Modular bridges software for custom silicon
Modular
The real opening for Modular is that many edge chip companies are strong at designing silicon and weak at making it usable by AI developers. A car chip vendor or mobile SoC maker may have fast hardware, but if developers cannot take a PyTorch or ONNX model, compile it, tune kernels, and ship updates, the chip is hard to adopt. Modular sits in that missing software layer with Mojo and MAX, which retarget models across CPUs, GPUs, and custom accelerators from one codebase.
-
The incumbent pattern is clear. NVIDIA ships CUDA, TensorRT, and Triton as a full stack around its chips. AWS does the same with Neuron for Trainium and Inferentia. That is why smaller silicon vendors are exposed, they often have hardware but not a mature compiler, runtime, and kernel toolchain.
-
Mobile and edge already show what a partial solution looks like. Arm pushes KleidiAI through ONNX Runtime so developers can speed up models on Arm CPUs and, where available, mobile accelerators. That helps on standard Arm platforms, but custom ASIC vendors still need someone to bridge their specific hardware into common AI workflows.
-
Modular is trying to sell exactly that bridge.
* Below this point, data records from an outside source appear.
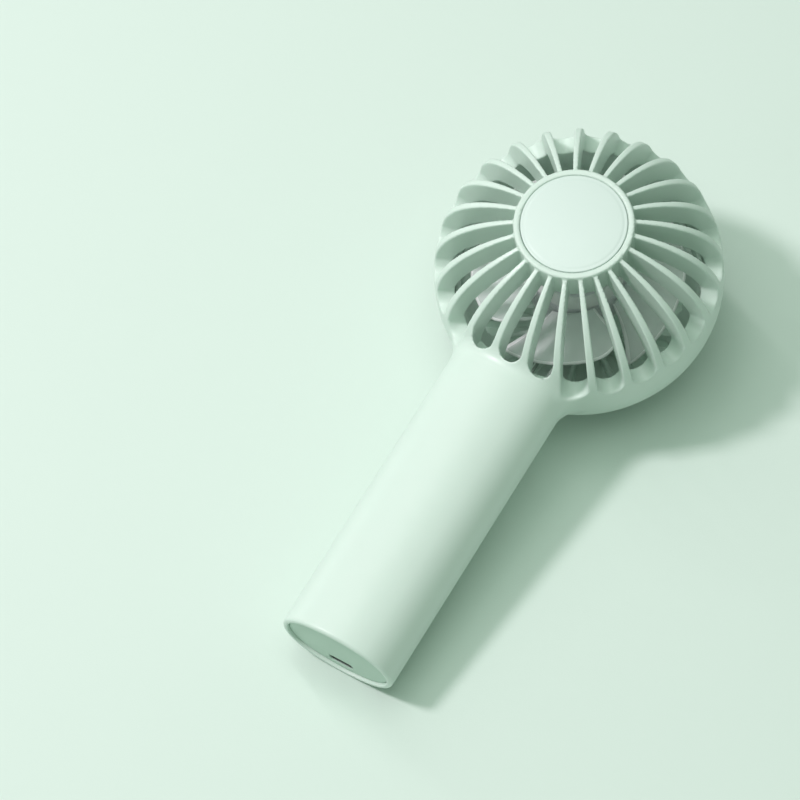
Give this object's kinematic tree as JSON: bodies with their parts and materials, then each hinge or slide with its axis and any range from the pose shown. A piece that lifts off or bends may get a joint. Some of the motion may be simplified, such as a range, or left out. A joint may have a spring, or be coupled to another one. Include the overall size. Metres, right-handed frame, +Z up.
{
  "type": "handheld fan",
  "caption": "Pocket electric fan with a round slotted head, front disc, clear blades and a straight oval handle, lying on its back.",
  "frame": {"origin": "on the ground under the middle of the fan lying on its back", "axes": "+Z up, +Y from the handle towards the head, +X to the right seen from the handle end"},
  "size_m": [0.088, 0.187, 0.0691],
  "materials": {
    "mint_shell": "satin moulded ABS, very fine grain",
    "mint_badge": "satin, slightly smoother than the shell",
    "mint_cover": "satin moulded ABS",
    "mint_cap": "satin moulded ABS",
    "mint_button": "satin",
    "clear_blade": "clear polycarbonate, lightly frosted",
    "can_steel": "drawn steel",
    "magnet": "bonded ferrite ring",
    "shaft_steel": "ground steel",
    "bearing_bronze": "sintered bronze",
    "tube_brass": "turned brass",
    "lamination": "stacked steel laminations",
    "copper_wire": "enamelled copper wire",
    "board_green": "solder mask over glass-fibre board",
    "screw_steel": "plated steel",
    "lead_white": "flexible insulation",
    "lead_red": "flexible insulation",
    "lead_black": "flexible insulation",
    "lead_yellow": "flexible insulation",
    "chip_black": "moulded epoxy",
    "ferrite": "ferrite block",
    "switch_black": "moulded nylon",
    "plunger_white": "moulded nylon",
    "led_yellow": "phosphor window",
    "lens_clear": "frosted light pipe",
    "frame_white": "moulded ABS, unpainted",
    "cell_steel": "nickel-plated can",
    "cell_wrap": "heat-shrunk sleeve",
    "nickel": "nickel strip",
    "socket_steel": "stamped steel shell",
    "tongue_black": "moulded nylon"
  },
  "bodies": {
    "fan": {"housing": "mint_shell", "front_badge": "mint_badge", "rear_grille": "mint_cover", "rear_cap": "mint_cover", "shaft_bearings": "bearing_bronze", "bearing_tube": "tube_brass", "stator_core": "lamination", "stator_coils": "copper_wire", "motor_base": "board_green", "motor_screws": "screw_steel", "motor_leads": "lead_white", "control_board": "board_green", "control_chip": "chip_black", "power_inductor": "ferrite", "speed_switch": "switch_black", "indicator_leds": "led_yellow", "indicator_lenses": "lens_clear", "board_screws": "screw_steel", "inner_frame": "frame_white", "battery_cell": "cell_steel", "battery_sleeve": "cell_wrap", "battery_tabs": "nickel", "battery_lead_positive": "lead_red", "battery_lead_negative": "lead_black", "charge_leads": "lead_yellow", "charge_board": "board_green", "charge_chip": "chip_black", "usb_socket": "socket_steel", "usb_tongue": "tongue_black", "base_cap": "mint_cap"},
    "rotor": {"impeller": "clear_blade", "rotor_can": "can_steel", "rotor_magnet": "magnet", "motor_shaft": "shaft_steel"},
    "button": {"speed_button": "mint_button", "switch_plunger": "plunger_white"}
  },
  "joints": [
    {"name": "impeller_spin", "type": "hinge", "parent": "fan", "child": "rotor", "pos_m": [0, 0.0495, 0.03299], "axis": [0, -0.14, 0.9901], "continuous": true},
    {"name": "button_press", "type": "slide", "parent": "fan", "child": "button", "axis": [0, -0.14, 0.9901], "range_m": [0, 0.0004], "stiffness_N_per_m": 4000}
  ]
}
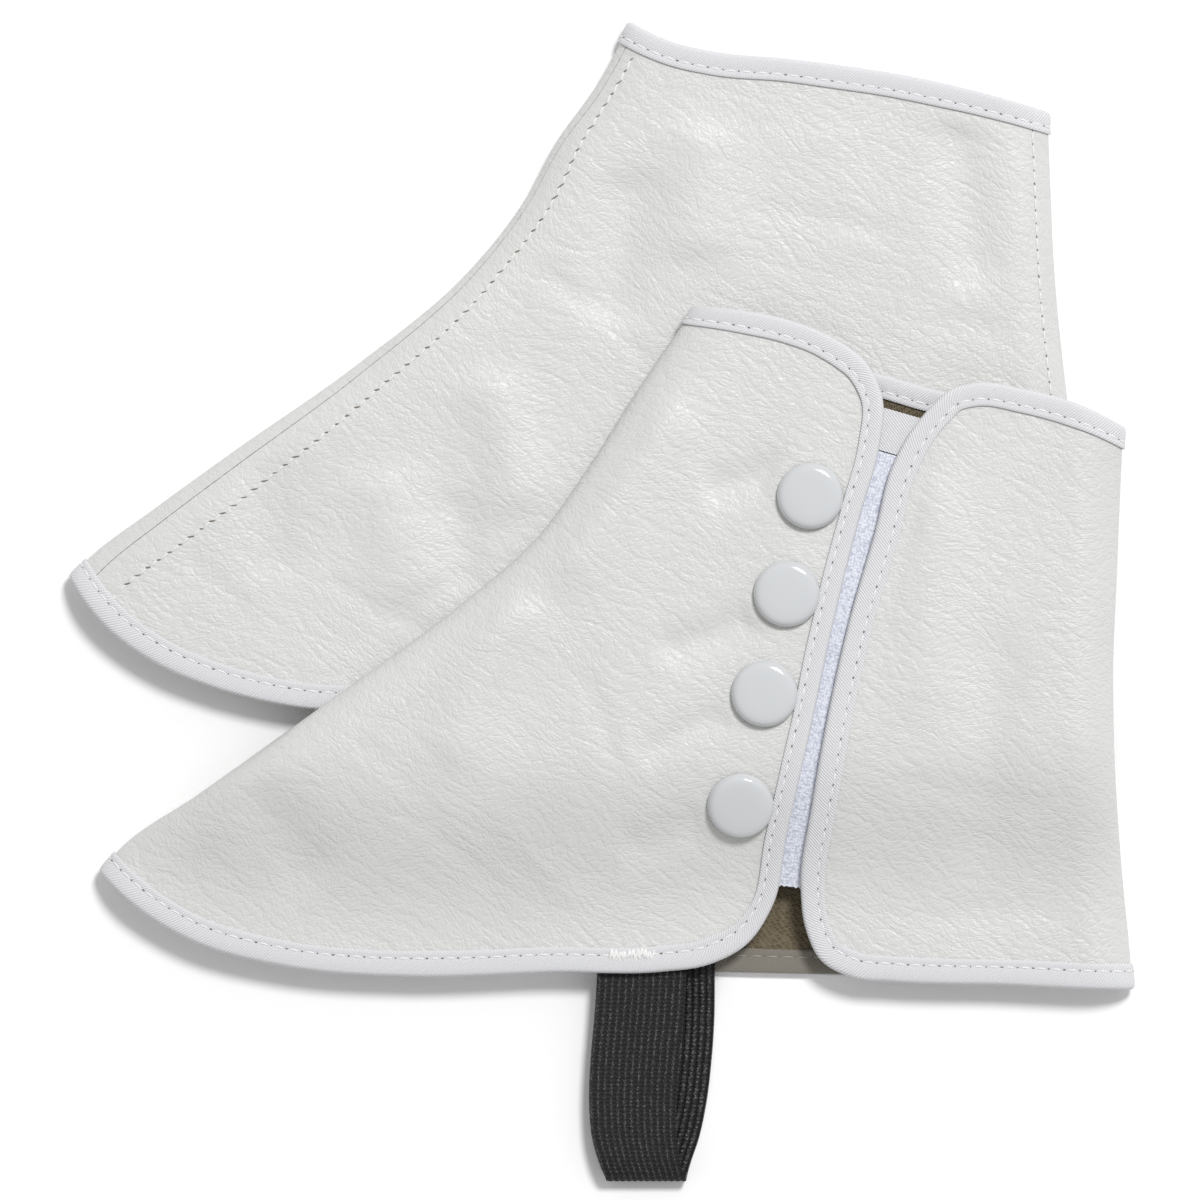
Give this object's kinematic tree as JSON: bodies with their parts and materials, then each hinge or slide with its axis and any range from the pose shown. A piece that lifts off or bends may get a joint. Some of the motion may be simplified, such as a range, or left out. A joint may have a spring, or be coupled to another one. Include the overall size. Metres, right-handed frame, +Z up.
{
  "type": "pair of spats",
  "caption": "Pair of white leatherette spats laid flat and overlapping, with twill binding, buttons down the outer side and an elastic underfoot strap.",
  "frame": {"origin": "middle of the pair's footprint, on the surface it lies on", "axes": "+Z up off the surface, +Y from the straps towards the tops, +X from the toes towards the heels"},
  "size_m": [0.3066, 0.3334, 0.0254],
  "materials": {
    "leatherette": "satin grained white leatherette",
    "twill": "matt white twill tape",
    "enamel": "glossy white cap",
    "knit": "matt white knit tape",
    "elastic": "matt black ribbed elastic"
  },
  "bodies": {
    "root": {"left_front_quarter": "leatherette", "left_inner_panel": "leatherette", "left_heel_quarter": "leatherette", "left_binding": "twill", "left_button_1": "enamel", "left_button_2": "enamel", "left_button_3": "enamel", "left_button_4": "enamel", "left_closure_tape": "knit", "left_tape_tab": "twill", "left_strap": "elastic", "right_front_quarter": "leatherette", "right_inner_panel": "leatherette", "right_heel_quarter": "leatherette", "right_binding": "twill", "right_button_1": "enamel", "right_button_2": "enamel", "right_button_3": "enamel", "right_button_4": "enamel", "right_closure_tape": "knit", "right_tape_tab": "twill", "right_strap": "elastic"}
  },
  "joints": []
}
Mojo compiles Python like code into low level kernels, MAX packages models from TorchScript, ONNX, or Mojo Graph, and the same container can move from a laptop CPU to data center GPUs or future accelerators. That makes Modular valuable to chip makers that want software support without building a full developer ecosystem themselves.
If edge AI keeps spreading into cars, phones, robots, and industrial devices, the winning software layer will be the one that turns odd hardware into something developers can use with familiar model formats and APIs. That pushes Modular toward becoming infrastructure for every ambitious chip vendor that cannot afford to build its own CUDA style ecosystem.